■ THE EXERCISE ■
Go through the lines below. Copy those with "Blender".
## BEGIN INPUT FOR THIS TASK
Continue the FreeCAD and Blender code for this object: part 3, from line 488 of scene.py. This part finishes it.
## END INPUT FOR THIS TASK
## BEGIN INPUT FOR THIS TASK
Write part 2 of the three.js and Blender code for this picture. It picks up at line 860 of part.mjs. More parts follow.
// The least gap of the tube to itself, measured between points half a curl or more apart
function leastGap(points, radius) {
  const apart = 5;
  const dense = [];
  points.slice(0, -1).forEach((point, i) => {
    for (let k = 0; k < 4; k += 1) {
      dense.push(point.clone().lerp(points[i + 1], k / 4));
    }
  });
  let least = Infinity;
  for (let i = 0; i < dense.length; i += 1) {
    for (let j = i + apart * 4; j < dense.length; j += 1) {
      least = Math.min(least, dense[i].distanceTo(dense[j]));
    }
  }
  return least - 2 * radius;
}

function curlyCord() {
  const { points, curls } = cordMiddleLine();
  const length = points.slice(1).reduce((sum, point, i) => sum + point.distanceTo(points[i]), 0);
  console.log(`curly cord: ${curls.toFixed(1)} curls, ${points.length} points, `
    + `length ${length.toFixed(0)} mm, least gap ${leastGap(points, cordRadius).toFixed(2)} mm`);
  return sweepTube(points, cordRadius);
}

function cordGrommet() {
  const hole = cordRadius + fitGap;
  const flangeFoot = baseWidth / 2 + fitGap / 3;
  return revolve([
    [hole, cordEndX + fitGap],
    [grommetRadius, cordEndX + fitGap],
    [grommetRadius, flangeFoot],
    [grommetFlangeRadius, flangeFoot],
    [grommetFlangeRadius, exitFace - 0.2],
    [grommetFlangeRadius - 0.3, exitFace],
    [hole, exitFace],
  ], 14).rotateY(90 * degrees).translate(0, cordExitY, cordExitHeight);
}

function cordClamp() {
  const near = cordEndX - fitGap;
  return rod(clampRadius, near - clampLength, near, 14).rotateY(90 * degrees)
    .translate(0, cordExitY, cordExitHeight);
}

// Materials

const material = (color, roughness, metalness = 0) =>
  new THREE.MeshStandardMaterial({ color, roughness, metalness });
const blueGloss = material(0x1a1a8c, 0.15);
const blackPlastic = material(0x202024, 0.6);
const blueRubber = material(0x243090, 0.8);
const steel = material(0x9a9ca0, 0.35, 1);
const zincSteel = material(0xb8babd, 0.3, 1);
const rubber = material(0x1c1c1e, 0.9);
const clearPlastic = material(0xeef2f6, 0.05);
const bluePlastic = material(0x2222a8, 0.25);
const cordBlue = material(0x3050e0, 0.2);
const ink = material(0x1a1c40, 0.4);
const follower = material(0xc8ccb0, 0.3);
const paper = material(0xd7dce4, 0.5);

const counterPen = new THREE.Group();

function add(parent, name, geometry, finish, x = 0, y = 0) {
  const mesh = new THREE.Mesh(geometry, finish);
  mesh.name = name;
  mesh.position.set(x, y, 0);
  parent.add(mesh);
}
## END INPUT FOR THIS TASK
■ FULL RESPONSE ■
Continue the FreeCAD and Blender code for this object: part 3, from line 488 of scene.py. This part finishes it.
Write part 2 of the three.js and Blender code for this picture. It picks up at line 860 of part.mjs. More parts follow.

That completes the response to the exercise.